Best Acceptance Speech: Stuart Craig, who won for his art direction in "Dangerous Liaisons." His remarks were short, to the point, classy.

Unanswered Question II: What island is it that Carly Simon's children have been banished to?

Tackiest Jokes: Dudley Moore should have his mouth washed out with soap and his mind sent to the cleaners.

Best Jokes: Believe it or not, Bob Hope was the hottest comic in town Wednesday night, getting off several of the evening's best lines ("I haven't seen so many gorgeous girls since I spent Father's Day with Steve Garvey"). How long is it going to take the Academy to figure out that the surest way to improve the telecast is to put Hope or Johnny Carson back in front?

Best Moments: (Tie) The standing ovation for Hope and Lucille Ball; multiple expressions of gratitude from "Rain Man" winners to Kim, the Utah savant who inspired their story; two former 007s, Sean Connery and Roger Moore, joining Michael Caine to present the Best Supporting Actor Oscar.

Unanswered Question III: Why were the five presenters who introduced Best Picture nominees and the presenter who ultimately awarded the Oscar to "Rain Man" all women.

Most Subtle Gags: (Tie) The band playing "Flight of the Bumblebee" for presenters Jeff Goldblum and Geena Davis, who co-starred in "The Fly"; the band playing "Second Time Around" for presenters Johnson and Griffith, who are about to marry each other - for the second time; having the short-subject Oscars presented by Martin Short and Carrie Fisher, who is. Short, that is.

Oddest Couple: Robin Williams and Charles Fleischer, two off-the-wall comics who just seemed to overwhelm each other.

Best Actor: Detroit's Isiah Thomas, on a questionable third-quarter foul called against Utah's Jim Les. (OK, OK - so I flipped over to Ch. 13 a couple of times.)

Best Line by a Winner: Steven Wright, who won for his live action short subject, "The Appointments of Dennis Jennings." Said Wright: "I'm really glad we cut out the other 60 minutes."

Comeback of the Year: Dustin Hoffman, whose career seems to have survived "Ishtar." He also deserves awards for going out of his way to shake hands with some of the men he defeated on his way to the podium to pick up his Oscar and for his moving tribute to his father, who he says was "recently disabled."

Unanswered Question IV: What does it mean when they call Angie Dickinson "Oscar's special friend"?

Worst Presenter: Michelle Pfeiffer. You'd think an Oscar-nominated actress would be able to inject a little energy into the reading of her lines.

Biggest Surprise: Cher's incredibly restrained (for her) black miniformal. What? - did someone shut down the sequin factory?

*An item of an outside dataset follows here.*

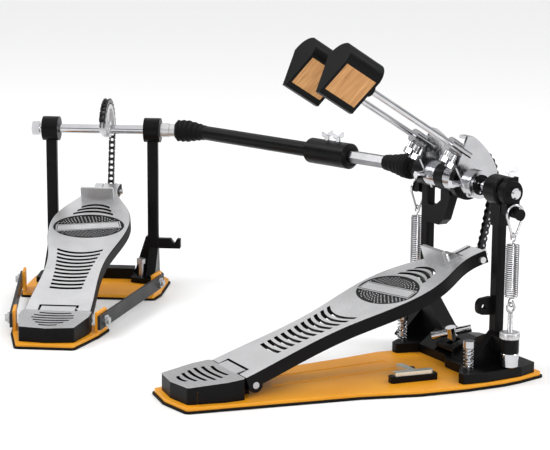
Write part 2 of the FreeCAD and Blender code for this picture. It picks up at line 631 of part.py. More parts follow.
def toe_clip(chain_x):
    """Chain clip on the toe pin, reaching forward to the chain's last pin."""
    block = box(chain_x - 7, chain_x + 7, 246, 263, -2, BOARD_TOP - 1)
    ears = []
    for sign in (-1, 1):
        low, high = sorted((chain_x + sign * 4.0, chain_x + sign * 7.0))
        ears.append(box(low, high, 255, CHAIN_PIN_ALONG + 3, TOE_PIN_UP - 3.5, TOE_PIN_UP + 3.5))
    body = block.fuse(ears)
    body = body.cut(across(chain_x - 8, chain_x + 8, TOE_PIN_ALONG, TOE_PIN_UP, 3.0))
    hole = across(chain_x - 8, chain_x + 8, CHAIN_PIN_ALONG, TOE_PIN_UP, CHAIN_PIN_RADIUS + FIT)
    body = body.cut(hole).removeSplitter()
    body.Placement = BOARD_PLACE
    return body


def toe_pin():
    pin = across(TOE_PIN_LEFT, TOE_PIN_RIGHT, TOE_PIN_ALONG, TOE_PIN_UP, 3.0)
    pin.Placement = BOARD_PLACE
    return pin


def chain_run(chain_x):
    """Straight run of chain, from the clip's pin to just short of the wheel."""
    pin = on_board(CHAIN_PIN_ALONG, TOE_PIN_UP)
    tangent, upward, _ = chain_tangent()
    end = tangent - upward * 3.0
    half_height, half_width = CHAIN_HEIGHT / 2, CHAIN_WIDTH / 2
    side = upward.cross(X)
    base = pin + upward * 5.0
    points = [base + side * half_height, end + side * half_height, end - side * half_height,
              base - side * half_height]
    face = Part.Face(Part.makePolygon(points + points[:1])).translated(X * (chain_x - half_width))
    run = face.extrude(X * CHAIN_WIDTH)
    eye = across(chain_x - half_width, chain_x + half_width, pin.y, pin.z, 3.0)
    tongue_points = [pin + side * 2.4, base + side * 2.4, base - side * 2.4, pin - side * 2.4]
    tongue_face = Part.Face(Part.makePolygon(tongue_points + tongue_points[:1]))
    tongue = tongue_face.translated(X * (chain_x - half_width)).extrude(X * CHAIN_WIDTH)
    stud = across(chain_x - 7.0, chain_x + 7.0, pin.y, pin.z, CHAIN_PIN_RADIUS)
    return run.fuse([eye, tongue, stud]).removeSplitter()


def chain_wrap(chain_x, sweep):
    """Chain lying on the wheel, from the tangent back to where it is fixed."""
    _, _, lean = chain_tangent()
    outer = WHEEL_RADIUS + CHAIN_HEIGHT / 2
    inner = WHEEL_RADIUS - CHAIN_HEIGHT / 2
    half = CHAIN_WIDTH / 2
    return sector(chain_x - half, chain_x + half, -lean, sweep + lean, outer, inner)


# Beaters

def head_frame(rod_x):
    """Placement with Z along the rod, X across and Y towards the struck side."""
    start, along = rod_line(rod_x)
    strike = along.cross(X) * -1
    matrix = FreeCAD.Matrix(1, 0, along.x, rod_x, 0, -strike.y, along.y, start.y,
                            0, -strike.z, along.z, start.z, 0, 0, 0, 1)
    return FreeCAD.Placement(matrix)


def beater_rod(rod_x):
    start, along = rod_line(rod_x)
    return bar(start - along * 9.0, start + along * (HEAD_START + HEAD_LENGTH), ROD_RADIUS)


def head_body(z0, z1):
    """Moulded body: a rounded crown over two sides that meet at a tip."""
    outline = [(-31.5, 3), (-29.6, -2), (-20.8, -31.5), (-16, -31), (-13.8, -26.2), (0.8, 2)]
    flat = [V(x, y, z0) - ROD_PLACE for x, y in outline]
    crest = V(-10, 18, z0) - ROD_PLACE
    edges = [Part.LineSegment(a, b).toShape() for a, b in zip(flat, flat[1:])]
    edges.append(Part.Arc(flat[-1], V(-2.2, 13.8, z0) - ROD_PLACE, crest).toShape())
    edges.append(Part.Arc(crest, V(-22, 14.5, z0) - ROD_PLACE, flat[0]).toShape())
    return Part.Face(Part.Wire(edges)).extrude(Z * (z1 - z0))


def facing(start, end, thickness, z0, z1):
    """Flat facing along one side of the head."""
    along = (end - start).normalize()
    inward = along.cross(Z) * thickness
    points = [start, end, end + inward, start + inward]
    return plate([(p.x - ROD_PLACE.x, p.y - ROD_PLACE.y) for p in points], z0, z1)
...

Most Pleasant Surprise: No "Hey, Dustin Hoffman - now that you've won the Best Actor Oscar, where are you going to go?" commercial for Disney World right after the show.

Unanswered Question V: How is Kurt Russell going to squirm out of what sounded very much like a marriage proposal to his "best friend," Goldie Hawn?

Most Pretentious Gimmick: Having presenters say "And the Oscar goes to . . ." instead of "And the winner is . . . ." This was supposed to imply that there are no winners and losers among Oscar nominees, but it ended up seeming artificial and contrived. (Which, come to think of it, is probably appropriate for Hollywood's biggest bash, after all.)